Everybody should understand what is right in front of us.  Probably not all species of penguins will be driven into extinction, but many will.  Polar bears look pretty doomed, as things are going now.  All coastal cities are threatened, as well as all low-lying coastal regions and countries and islands.  Venice, an especially fragile as well as especially precious place, may very well deserve to be displayed prominently as a victim of global warming.

Chickens deserve our true friendship! So do fish! So do other sentient beings! Let us learn to be kind.

Technically Over-Energizing

Technically "Global Warming" is over-energizing. Counting calories is common for diets but it is sensible for planets too. Calories are the metric heat units of energy.

Global Warming is a misnomer -- the actuality is the system does not emit energy to space at the rate energy is gained from space, due to a near-surface invisible blanket of gases.

This causes the biosphere to be pushed "far from equilibrium". When systems are far from equilibrium they create spontaneous structures for energy dissipation. Hurricanes are one such structure, which lifts heat from the surface, brings it ten kilometers high, where the radiation is released above the insulating blanket.

The net effect after major storm events is the system has regained partial equilibrium by releasing massive amounts of heat energy. The seas temperatures may be several degrees cooled, giving a net temperature over time of a lower heat energy level. The "average temperature" may be mild but your city is rubble.

The system then is not warmed or warmer, it is a lower temperature than without the hurricane, giving a false sense of what happened if you only go by temperature readings and averages of temperatures.

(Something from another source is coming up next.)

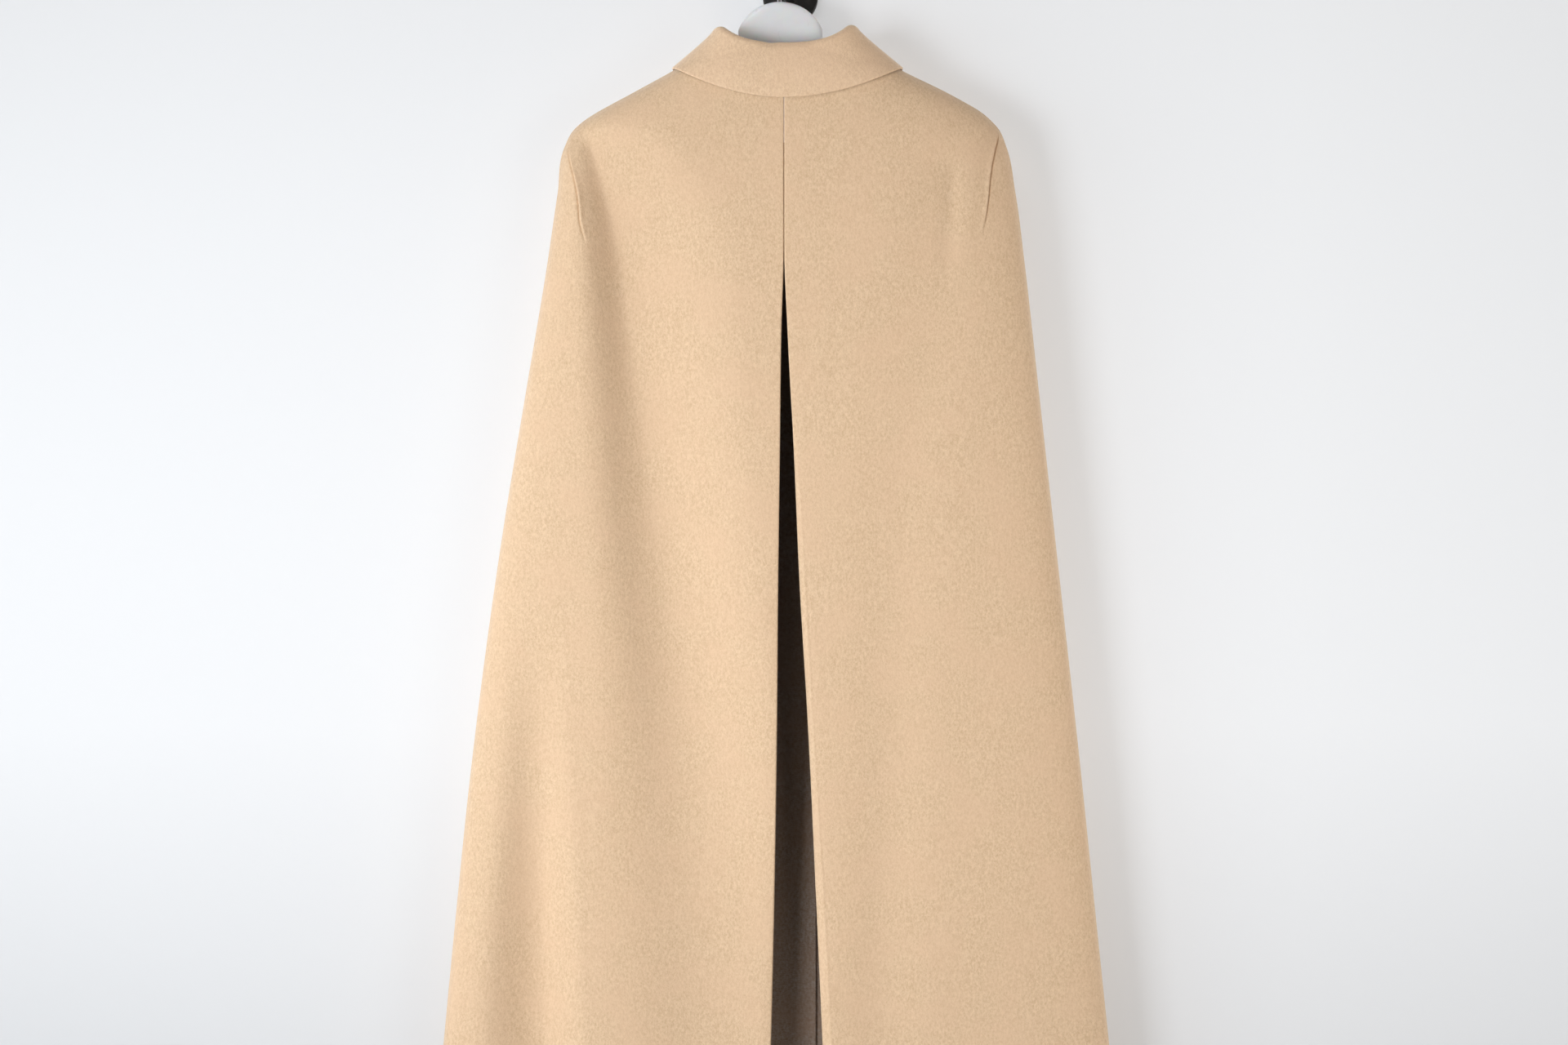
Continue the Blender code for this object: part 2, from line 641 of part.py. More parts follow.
def make_hanger_hook():
    """A bright wire that rises from the disc and bends over the peg."""
    bend = -SHANK_X
    crest_inside = PEG_RADIUS + SEAM_GAP
    centre_z = crest_inside - (bend - WIRE_RADIUS)
    path = [
        (SHANK_X, -DOME_TOP_DROP - SHANK_INSERT),
        (SHANK_X, -DOME_TOP_DROP),
        (SHANK_X, 0.5 * (centre_z - DOME_TOP_DROP)),
    ]
    for turn in np.radians(np.linspace(180.0, 0.0, 19)):
        path.append((bend * math.cos(turn), centre_z + bend * math.sin(turn)))
    for turn in np.radians((25.0, 50.0)):
        path.append(
            (bend + TIP_LENGTH * (1.0 - math.cos(turn)), centre_z - TIP_LENGTH * math.sin(turn))
        )
    path = np.array(path)
    heading = np.gradient(path, axis=0)
    heading /= np.linalg.norm(heading, axis=1, keepdims=True)
    turns = np.linspace(0.0, 2 * np.pi, 10, endpoint=False)
    rings = []
    for (x, z), (along_x, along_z) in zip(path, heading):
        sideways = WIRE_RADIUS * np.cos(turns)
        ring_x, ring_z = x + sideways * along_z, z - sideways * along_x
        ring_y = MIDDLE_Y + WIRE_RADIUS * np.sin(turns)
        rings.append(np.stack([ring_x, ring_y, ring_z], axis=1))
    return rings_object("hanger_hook", rings, "bright_wire")


def turned_about_y(name, profile, centre, finish, around=32):
    """A turned body: profile pairs of radius and place along Y, from one end to the other."""
    turns = np.linspace(0.0, 2 * np.pi, around, endpoint=False)
    rings = []
    for radius, along in profile:
        x, z = radius * np.cos(turns), radius * np.sin(turns)
        rings.append(np.stack([x, np.full_like(turns, along), z], axis=1) + np.asarray(centre))
    return rings_object(name, rings, finish)


def make_wall_hook():
    """A round plate on the wall, with a peg and a knob that keeps the wire on."""
    face, peg_end = -PLATE_THICKNESS, -PEG_LENGTH
    corner = PLATE_ROUND
    profile = [(PLATE_RADIUS, 0.0)]
    for turn in np.radians((0, 30, 60, 90)):
        reach = PLATE_RADIUS - corner + corner * math.cos(turn)
        profile.append((reach, face + corner - corner * math.sin(turn)))
    profile += [(PEG_RADIUS + PEG_FILLET, face), (PEG_RADIUS, face - PEG_FILLET)]
    profile.append((PEG_RADIUS, peg_end))
    for turn in np.radians((60, 30, 0, -30, -60)):
        along = peg_end - 0.5 * KNOB_LENGTH + 0.5 * KNOB_LENGTH * math.sin(turn)
        profile.append((KNOB_RADIUS * math.cos(turn * KNOB_FLATNESS), along))
    return turned_about_y("wall_hook", profile, (0.0, 0.0, 0.0), "black_metal")


def make_button():
    """A plain round button on the right front."""
    under = cape_point(np.pi, BUTTON_DROP)
    centre = (CAPE_X, float(under[1]) + BUTTON_AIR, -BUTTON_DROP)
    face_radius = BUTTON_RADIUS - BUTTON_EDGE
    profile = [(face_radius, BUTTON_THICKNESS), (BUTTON_RADIUS, BUTTON_THICKNESS - BUTTON_EDGE)]
    profile += [(BUTTON_RADIUS, BUTTON_EDGE), (face_radius, 0.0)]
    return turned_about_y("neck_button", profile, centre, "horn", around=24)


def main():
    """Clear the scene and make each piece."""
    for old in list(bpy.data.objects):
        bpy.data.objects.remove(old)
    for side in ("left", "right"):
        make_back(side)
        make_front(side)
    make_collar()
    make_button()
    make_hanger()
    make_hanger_hook()
    make_wall_hook()


main()
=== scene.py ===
"""Dresses the long wool cape on its hanger: napped cloth, white plastic, bright wire, black hook.

The cloth shells follow the same level sections and folds as the solids they stand for, and add the
turned edges, seams, darts and soft troughs. Shapes are worked out in millimetres, with heights as
drops below the wall hook's centre, and an angle of 0 at the cape's centre back.
"""

import logging
import math
from dataclasses import astuple, dataclass, field, replace
from enum import Enum
from typing import Callable, Optional, Sequence

import bpy
import numpy as np
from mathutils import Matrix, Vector


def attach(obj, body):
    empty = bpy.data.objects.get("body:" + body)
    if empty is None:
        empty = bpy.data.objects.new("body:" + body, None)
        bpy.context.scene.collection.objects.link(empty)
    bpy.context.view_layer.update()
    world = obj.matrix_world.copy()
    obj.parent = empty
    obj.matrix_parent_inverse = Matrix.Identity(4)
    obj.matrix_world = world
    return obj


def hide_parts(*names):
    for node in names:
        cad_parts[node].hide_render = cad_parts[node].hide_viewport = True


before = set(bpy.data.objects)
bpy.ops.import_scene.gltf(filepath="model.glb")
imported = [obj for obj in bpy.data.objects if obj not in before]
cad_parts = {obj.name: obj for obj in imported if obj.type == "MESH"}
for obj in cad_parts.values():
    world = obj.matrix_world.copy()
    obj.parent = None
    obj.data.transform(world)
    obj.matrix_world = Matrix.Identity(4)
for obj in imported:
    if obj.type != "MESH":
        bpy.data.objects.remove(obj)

Array = np.ndarray
Triple = tuple[float, float, float]
Face = tuple[int, ...]
Line = Callable[[Array], Array]
Material = bpy.types.Material
Piece = bpy.types.Object
Socket = bpy.types.NodeSocket

LOG = logging.getLogger("wool_cape")
MM = 0.001
BODY = "root"
FAR = 1000.0  # stands for a distance that is too large to matter
THINNEST = 0.16  # share of its thickness that cloth keeps at its very edge


class Side(Enum):
    """A half of the cape, as seen from behind."""

    LEFT = "left"
    RIGHT = "right"

    @property
    def sign(self) -> float:
        """-1 on the left and 1 on the right."""
        return -1.0 if self is Side.LEFT else 1.0

    @property
    def other(self) -> "Side":
        """The opposite half."""
        return Side.RIGHT if self is Side.LEFT else Side.LEFT


class Slot(Enum):
    """The record's material slots."""

    WOOL = "camel_wool"
    PLASTIC = "white_plastic"
    WIRE = "bright_wire"
    HOOK = "black_metal"
    HORN = "horn"


def smooth(at: Array, stations: Array, values: Array) -> Array:
    """Read values on a smooth curve through known ones.

    Args:
        at: where to read.
        stations: rising places of the known values.
        values: the known values.

    Returns:
        The values at each place, held at the two ends.
    """
    at = np.asarray(at, dtype=float)
    slopes = np.gradient(values, stations)
    low = np.clip(np.searchsorted(stations, at, side="right") - 1, 0, len(stations) - 2)
    span = stations[low + 1] - stations[low]
    t = np.clip((at - stations[low]) / span, 0.0, 1.0)
    rise = (2 * t**3 - 3 * t**2 + 1) * values[low] + (3 * t**2 - 2 * t**3) * values[low + 1]
    return rise + span * ((t**3 - 2 * t**2 + t) * slopes[low] + (t**3 - t**2) * slopes[low + 1])


def soft_step(t: Array) -> Array:
    """0 to 1 with no corner at either end."""
    t = np.clip(t, 0.0, 1.0)
    return t * t * (3 - 2 * t)


def bell(distance: Array, width: Array | float) -> Array:
    """1 at no distance, falling softly to nothing past the width."""
    return np.exp(-((distance / width) ** 2))


def unit(vectors: Array) -> Array:
    """The vectors at length 1."""
    return vectors / np.linalg.norm(vectors, axis=-1, keepdims=True)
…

The mathematics was developed by Rene Thom as Catastrophe Theory, evolved into Chaos Theory, and Prigogine won the Nobel Prize for explaining Dissipative Structures. It is all very well proved and known.

The system will continue to have gyrations based on locallized hot spots far from equilbrium. These will induce non-linear effects, so that 2 degrees warmer does not mean two extra storms or ten extra mph per storm. if the seas temperatures got ten degrees hotter (celcius) the Hypercanes would be four times stronger than Katrina. You would see 500 mph winds instead of 150 mph winds, except that there would be no mammalian life left to see that if the sea temperatures got ten degrees hotter.

http:ecosyn.us PALACES for the People, H2-PV, PV-Breeders acres of PV, tons of Hydrogen

Atlantis Syndrome

I don't think the words 'global warming' will ever go away completely, but I do think that the American public needs a new understanding of the urgency of the climate crisis.

Make it sound like a movie and people remember it (Operation Freedom). Hence "Atlantis Syndrome" conjurs up images of the drowned city of Atlantis, while "syndrome" is suitably dark and scientific.

April Fools

Y'all can keep discussing how we might rebrand global warming, but I just wanted to point out that the Daily Grist news item that I referred to was an April Fools joke, gotcha!

Yuk yuk

Gosh Chris, tell me it ain't so.  I was really getting interested in them green lingerie.

Chickens deserve our true friendship! So do fish! So do other sentient beings! Let us learn to be kind.
Fool me once...

Hehe, I was fooled.  But there has been an interesting discussion about a rebranding since "marketing guru" Seth Godin posted this on March 1.